Table of contents generated with markdown-toc
- read 100 GB text file
- memory cap at 16 GB
- only scan text file once
- reduce IO operations
- find first unique word
- it will take about 1 minute
- IP address and bucket URL will be remove afterward
curl 'http://34.87.25.50:3000/word?file=https://storage.googleapis.com/temp-read-large-file-bucket/big10.txt' | jq
emoji.txt
were combined from Kaggle dataset
$ cat *.txt > emoji.txt # about 2.1 MB
With goroutines and bufio.NewReader
- determine the filesize, and split into different goroutine, based on a constant
limitInBytes
goroutines := 1
limitInBytes := int64(*limit * kb)
if f.Size() > limitInBytes {
goroutines = int(f.Size() / limitInBytes)
}
- Define a channel to receive words
channel := make(chan string)
dict := make(map[string]int)
done := make(chan bool, 1)
words := 0
go func() {
for s := range channel {
words++
dict[s]++
}
done <- true
}()
- Read the file from specific destination
// offset is the last reading position
file.Seek(offset, 0)
reader := bufio.NewReader(file)
// if current cummulativeSize is larger than the limit
// that supposed to read by this goroutine, exit the function
if cummulativeSize > limit {
break
}
// read word by word
b, err := reader.ReadBytes(' ')
// send to the word channel
channel <- s
- Read the file on each goroutine
for i := 0; i < goroutines; i++ {
wg.Add(1)
go func() {
// file reading
read(current, limitInBytes, *file, channel)
wg.Done()
}()
current += limitInBytes + 1
}
- Wait the goroutines to finish
wg.Wait()
close(channel)
// to exit the word channel
<-done
close(done)
faster, lower memory usage, but not accurate (could be some logic error)
$ go run cmd/reader.go
4 goroutine has been completed
4 goroutine has been completed
4 goroutine has been completed
4 goroutine has been completed
Alloc = 2 MiB TotalAlloc = 2 MiB Sys = 69 MiB NumGC = 0
emoji.txt is 2069616 bytes
uniqueWords: 10929, wordCount: 101011
time taken: 52.895164ms
top 5 words
i, 4124
feel, 3859
and, 3292
to, 3097
the, 2848
a, 2163
With bufio.NewScanner
and Scan()
func readFile(f *os.File) (map[string]int, int) {
dict := make(map[string]int)
words := 0
scanner := bufio.NewScanner(f)
for scanner.Scan() {
for _, w := range strings.Fields(scanner.Text()) {
dict[w]++
words++
}
}
return dict, words
}
- slower, higher memory usage, accurate
- Not sure if this can handle large files, without hitting ouf of memory error, will test it out in the below section.
$ go run cmd/scanner.go
Alloc = 4 MiB TotalAlloc = 10 MiB Sys = 71 MiB NumGC = 3
emoji.txt is 2069616 bytes
uniqueWords: 23929, wordCount: 382701
time taken: 35.120529ms
top 5 words
i, 32221
feel, 13938
and, 11983
to, 11151
the, 10454
a, 7732
Looks like second approach is better. Not sure if will hit out of memory error. Let's improve second approach further. To simulate low memory environment, we containerise it, wrap it on http server and run on Kubernetes.

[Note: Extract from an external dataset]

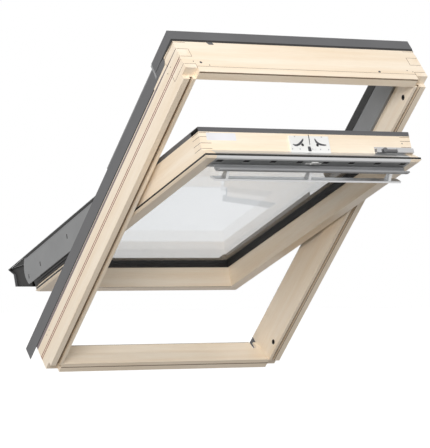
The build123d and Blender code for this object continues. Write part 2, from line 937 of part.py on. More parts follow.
# Barrel bolt: it slides to the right, between a short end piece and a long cover
bolt_line = sash_top + bolt_up
bolt_tip = sash_half - bolt_tip_back
bolt_start = bolt_tip - bolt_length
plate_start = bolt_start - bolt_plate_margin
bolt_hole = bolt_radius + bolt_clearance
cover_height = bolt_up + bolt_hole + bolt_wall
with BuildPart() as bolt_plate:
    plate_outline = [
        (slope_start, sash_top),
        (slope_out(bolt_plate_thickness), sash_top + bolt_plate_thickness),
        (-bolt_plate_edge, sash_top + bolt_plate_thickness),
        (-bolt_plate_edge, sash_top),
    ]
    add(bar(section_across(sash_axes, plate_start), plate_outline, bolt_tip - plate_start))
    cover_side = -bolt_in - bolt_hole - bolt_wall
    cover_back = -bolt_in + bolt_hole + bolt_wall
    side_height = (slope_start - cover_side) * crest_height / crest_run
    cover_outline = [
        (slope_start, sash_top),
        (cover_side, sash_top + side_height),
        (cover_side, sash_top + cover_height),
        (cover_back, sash_top + cover_height),
        (cover_back, sash_top),
    ]
    cover_start = bolt_tip - bolt_cover_length
    add(bar(section_across(sash_axes, cover_start), cover_outline, bolt_cover_length))
    add(bar(section_across(sash_axes, plate_start), cover_outline, bolt_end_length))
    with BuildSketch(section_across(sash_axes, plate_start)):
        with Locations((-bolt_in, bolt_line)):
            Circle(bolt_hole)
    extrude(amount=bolt_tip - plate_start, mode=Mode.SUBTRACT)
save(bolt_plate, "bolt_plate")

with BuildPart() as barrel_bolt:
    with BuildSketch(section_across(sash_axes, bolt_start)):
        with Locations((-bolt_in, bolt_line)):
            Circle(bolt_radius)
    extrude(amount=bolt_length)
    with BuildSketch(section_up(sash_axes, bolt_line)):
        with Locations((bolt_start + bolt_knob_place, -bolt_in)):
            Circle(bolt_knob_radius)
    extrude(amount=bolt_knob_top)
save(barrel_bolt, "barrel_bolt")

# Ventilation bar: the metal top edge between the timber corners
filter_high = sash_top + grille_slot_height / 2 + grille_slot_up + filter_margin
with BuildPart() as vent_bar:
    add(bar(section_across(sash_axes, -vent_bar_half), top_edge, 2 * vent_bar_half))
    out = (-sash_room, -sash_room + filter_depth)
    across = (-sash_inner, sash_inner)
    filter_space = box_between(sash_axes, across, out, (filter_low, filter_high))
    add(filter_space, mode=Mode.SUBTRACT)
save(vent_bar, "vent_bar")

with BuildPart() as vent_filter:
    add(filter_space)
save(vent_filter, "vent_filter")

# Grille: slotted strip on the room face, with a hook along its lower edge for the flap's bead
flap_line = (-sash_room - bead_in, sash_top + bead_up)
hook_radius = flap_bead + bead_clearance
grille_face = -sash_room - grille_thickness
hook_front = flap_line[0] - hook_radius - hook_lip
hook_low = flap_line[1] - hook_radius - hook_lip
with BuildPart() as vent_grille:
    with BuildSketch(section_across(sash_axes, -vent_bar_half)):
        with BuildLine():
            Polyline(
                (-sash_room, sash_top + grille_low),
                (-sash_room, sash_top + grille_high),
                (grille_face, sash_top + grille_high),
                (grille_face, flap_line[1]),
                (hook_front, flap_line[1] - hook_drop),
                (hook_front, hook_low + hook_lip),
                (hook_front + hook_lip, hook_low),
                close=True,
            )
        make_face()
        with Locations(flap_line):
            Circle(hook_radius, mode=Mode.SUBTRACT)
    extrude(amount=2 * vent_bar_half)
    with BuildSketch(face_plane(sash_axes, -sash_room)):
        with Locations((0, sash_top + grille_slot_up)):
            with GridLocations(grille_slot_pitch, grille_slot_pitch, grille_slots, 1):
                Rectangle(grille_slot_width, grille_slot_height)
    extrude(amount=grille_thickness, mode=Mode.SUBTRACT)
save(vent_grille, "vent_grille")

# Ventilation flap: a curved shell that turns on its bead, with its hollow side to the grille
flap_rise = sash_up * cos(radians(flap_open_angle))
flap_reach = sash_axes.y_dir * sin(radians(flap_open_angle))
flap_axes = Plane(
    origin=sash_axes.from_local_coords((flap_centre, *flap_line)),
    x_dir=(1, 0, 0),
    z_dir=flap_rise - flap_reach,
)
with BuildPart() as vent_flap:
    with BuildSketch(section_across(flap_axes, -flap_half)):
        Circle(flap_bead)
        with Locations((0, flap_neck)):
            Rectangle(flap_neck_thickness, 2 * flap_neck)
        with BuildLine():
            room_start = (-flap_thickness / 2, flap_neck)
            room_end = (-flap_thickness / 2, flap_length)
            back_start = (flap_thickness / 2, flap_neck)
            back_end = (flap_thickness / 2, flap_length)
            SagittaArc(room_start, room_end, flap_bulge)
            Line(room_end, back_end)
            SagittaArc(back_start, back_end, flap_bulge)
            Line(back_start, room_start)
        make_face()
        with Locations((0, flap_length)):
            Circle(flap_edge_radius)
    extrude(amount=2 * flap_half)
save(vent_flap, "vent_flap")

# Handle: a flat bar along the flap, on three arms
with BuildPart() as handle_bar:
    with BuildSketch(section_across(flap_axes, -flap_centre - handle_half)):
        with Locations((-handle_in, handle_up)):
            RectangleRounded(handle_thickness, handle_width, handle_round)
    extrude(amount=2 * handle_half)
save(handle_bar, "handle_bar")

for arm_name, place in (("left", -arm_spacing), ("middle", 0), ("right", arm_spacing)):
    with BuildPart() as handle_arm:
        middle = place - flap_centre
        arm_low = -handle_in + handle_thickness / 2
        outline = [(arm_low, arm_foot), (arm_low, arm_end), (0, arm_end), (0, arm_start)]
        add(bar(section_across(flap_axes, middle - arm_width / 2), outline, arm_width))
        add(vent_flap.part, mode=Mode.SUBTRACT)
        across = (middle - arm_width / 2, middle + arm_width / 2)
        above = box_between(flap_axes, across, (-flap_bulge, flap_bulge), (arm_foot, arm_end))
        add(above, mode=Mode.SUBTRACT)
    save(handle_arm, f"{arm_name}_handle_arm")

# Catch on the grille, which the flap's edge clips to
with BuildPart() as flap_latch:
    across = (flap_centre - latch_base_half, flap_centre + latch_base_half)
    out = (grille_face - latch_base_thickness, grille_face)
    up = (sash_top + latch_base_low, sash_top + latch_base_high)
    add(box_between(sash_axes, across, out, up))
    across = (flap_centre - latch_width / 2, flap_centre + latch_width / 2)
    out = (grille_face - latch_thickness, grille_face)
    add(box_between(sash_axes, across, out, (sash_top + latch_low, sash_top + latch_high)))
    across = (flap_centre - latch_hole_width / 2, flap_centre + latch_hole_width / 2)
    hole_up = (sash_top + latch_low, sash_top + latch_low + latch_hole_height)
    hole_out = (grille_face - latch_thickness, grille_face - latch_base_thickness)
    add(box_between(sash_axes, across, hole_out, hole_up), mode=Mode.SUBTRACT)
save(flap_latch, "flap_latch")
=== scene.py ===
"""Looks of the centre pivot roof window: pine, lacquered metal, rubber, glass and fittings."""

from math import cos, pi, radians, sin

import bmesh
import bpy
from mathutils import Matrix, Vector


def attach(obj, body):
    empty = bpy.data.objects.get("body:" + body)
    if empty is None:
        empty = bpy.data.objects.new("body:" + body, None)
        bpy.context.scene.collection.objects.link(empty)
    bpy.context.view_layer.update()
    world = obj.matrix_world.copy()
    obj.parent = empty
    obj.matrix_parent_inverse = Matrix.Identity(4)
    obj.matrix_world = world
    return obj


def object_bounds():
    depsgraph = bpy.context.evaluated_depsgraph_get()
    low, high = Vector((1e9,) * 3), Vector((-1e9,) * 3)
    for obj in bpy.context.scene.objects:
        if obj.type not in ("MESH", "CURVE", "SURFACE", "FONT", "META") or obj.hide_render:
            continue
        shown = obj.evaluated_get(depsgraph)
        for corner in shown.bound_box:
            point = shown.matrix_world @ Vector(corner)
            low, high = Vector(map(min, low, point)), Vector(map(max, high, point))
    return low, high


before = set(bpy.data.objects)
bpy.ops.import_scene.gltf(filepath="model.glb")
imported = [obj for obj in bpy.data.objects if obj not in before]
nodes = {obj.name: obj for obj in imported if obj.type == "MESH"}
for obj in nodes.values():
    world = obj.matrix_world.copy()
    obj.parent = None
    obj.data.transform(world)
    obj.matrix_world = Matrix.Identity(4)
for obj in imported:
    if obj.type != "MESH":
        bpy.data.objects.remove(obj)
cad_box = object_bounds()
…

http.HandleFunc("/word", readFileHandler)
http.ListenAndServe(":3000", nil)
Run locally
go run cmd/server.go
The Web API will look like this
http://IP_ADDRESS/word?file=file-url.txt
Assume we need to read 100 GB file, with max 16 GB memory. then we can simulate by reading 1 GB file, with max 0.16 GB (160 MB) memory.
File size (GB) | Max Memory (GB) |
---|---|
100 | 16 |
1 | 0.16 |
If the usage exceed 160 MB, the pod will be killed, by providing value to spec.containers[].resources.limits.memory
resources:
requests:
memory: "32Mi"
cpu: "100m"
limits:
memory: "160Mi"
cpu: "500m"
$ cat /usr/share/dict/words | sort -R | head -100000 > file.txt
$ cat *.txt > big.txt # repeat for 10 times until get 1.6GB txt file
- create public bucket
- upload
big10.txt
to bucket - create GKE cluster
make sure to download Service Account file with appropriate permissions from cloud console
$ cd terraform
$ terraform init
$ terraform apply
make sure you enable cloud build access to GKE at setting
$ gcloud builds submit . \
--substitutions SHORT_SHA=$(git rev-parse --short HEAD)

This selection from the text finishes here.